Few people realise quite how much they could shelter. In addition to their £14,000 Isa allowance, which rises to £14,400 next year, a couple could salt away an astonishing £300,000 in tax-free plans from National Savings & Investments (NS&I), the government-backed agency.
Everyone can put £15,000 in each of its four tax-free savings certificates and there are usually two issues every year a total allowance of £120,000 each. You could then put another £30,000 each in premium bonds.
However, advisers suggest you use only the two index-linked savings certificates as these offer the best returns, but as there are two a year that still allows a couple to shelter a total of £60,000 tax free.
Index-linked savings certificates are not only tax-free; they also protect against inflation and offer one of the best deals around for higher-rate taxpayers.
The return is made up of a set rate of interest plus retail price inflation, fixed for three or five years.

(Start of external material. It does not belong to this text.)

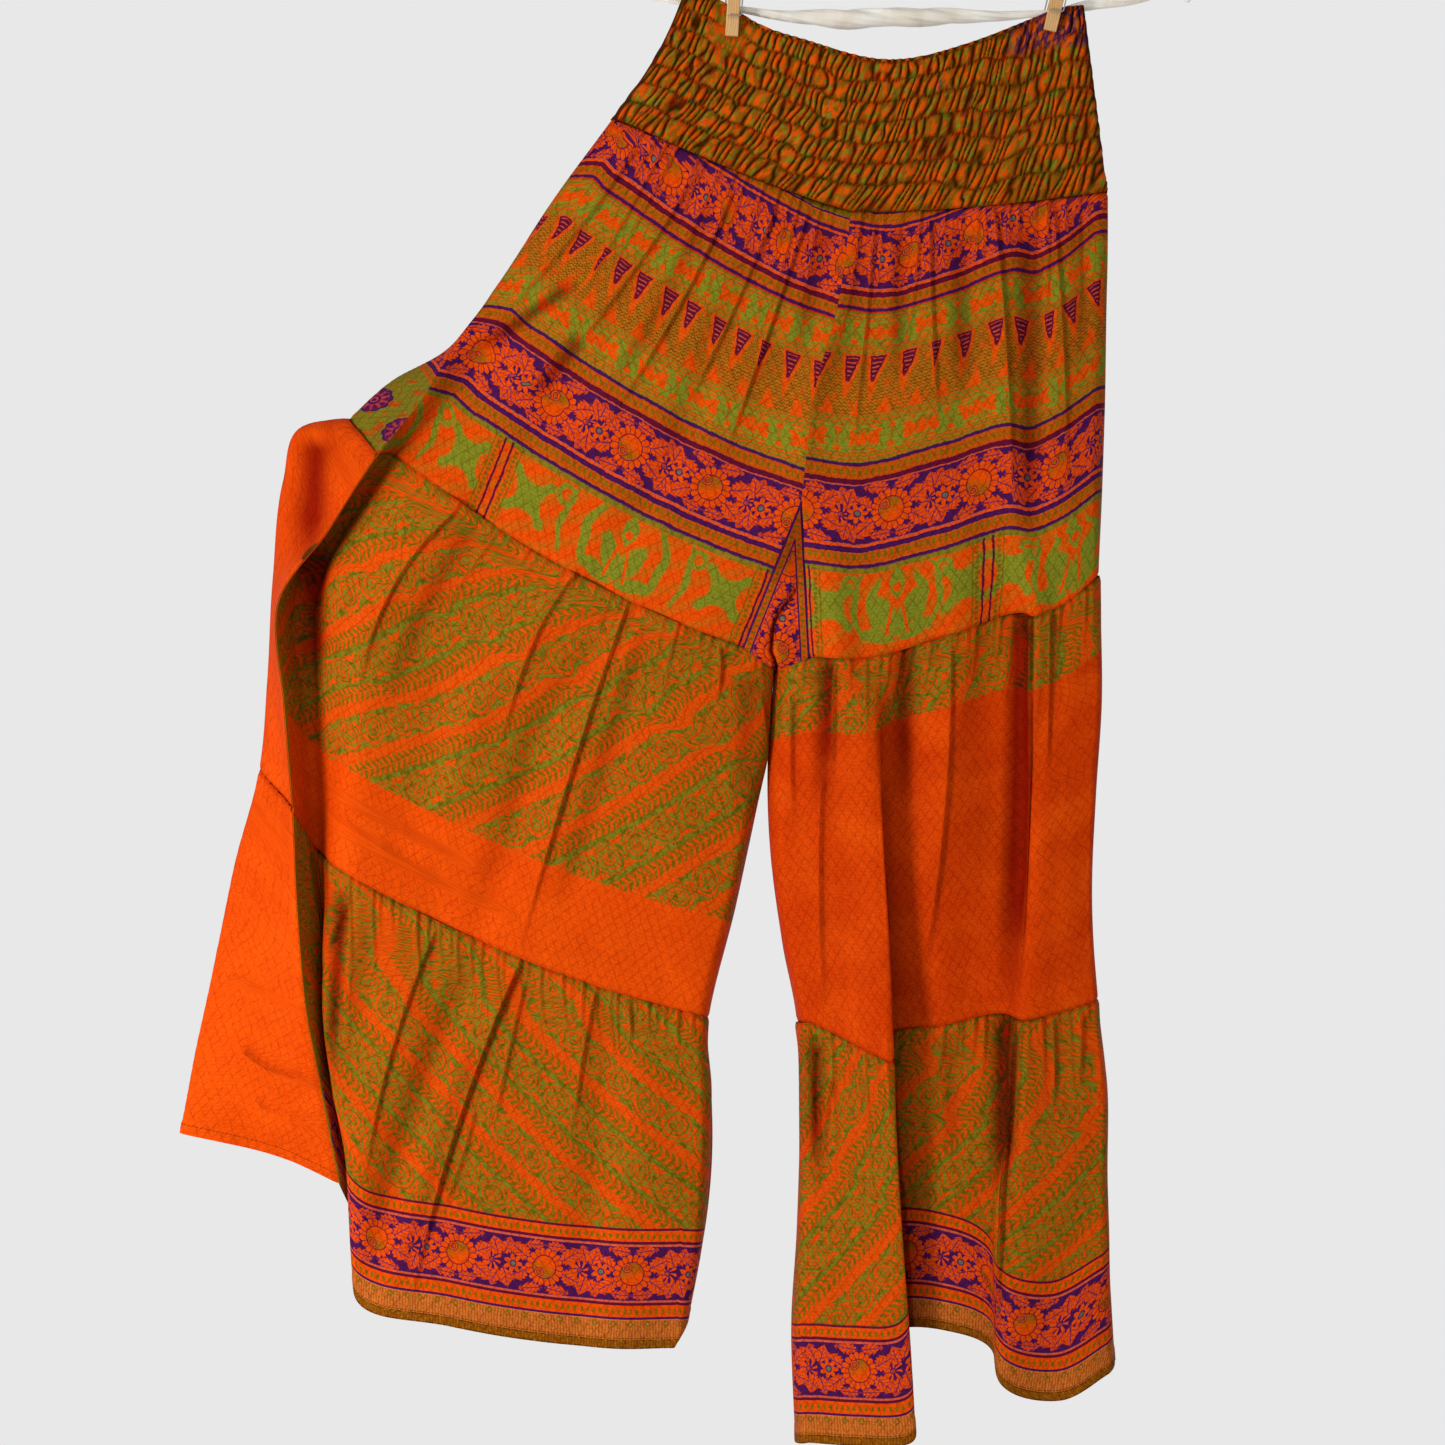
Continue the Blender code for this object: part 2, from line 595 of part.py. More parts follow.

Both the three-year and five-year certificates are paying RPI plus 1.35% this equates to 5.75% and is equivalent to a rate of 9.58% for higher-rate taxpayers and 7.19% in the basic tax band.
If you are happy to take more risk, you can also shelter your savings from income and CGT in venture-capital trusts and enterprise-investment schemes. With an EIS, you get 20% income tax relief on investments of up to £400,000, and you can defer CGT on gains from other investments if you roll them into the scheme. Capital gains from the EIS itself are also exempt from tax, and the money falls out of your estate for inheritance tax purposes after two years.
However, EISs are high risk as they invest in unquoted companies and usually back just a handful of firms. This also makes them potentially difficult to quit in a hurry.
It is easier to sell holdings in a VCT because they are listed companies, though to benefit from the tax breaks, you must invest for at least five years.
VCTs give 30% income tax relief on up to £200,000 a year. Any dividends from the VCT do not face higher-rate tax and profits are free of CGT. VCTs are still risky because firms can have no more than 50 staff and assets of £7m.
While all the investments above grow tax-free in your lifetime, your heirs will have to pay inheritance tax at 40% above the individual allowance £300,000 this year on some of the investments, such as Peps and Isas, when you die.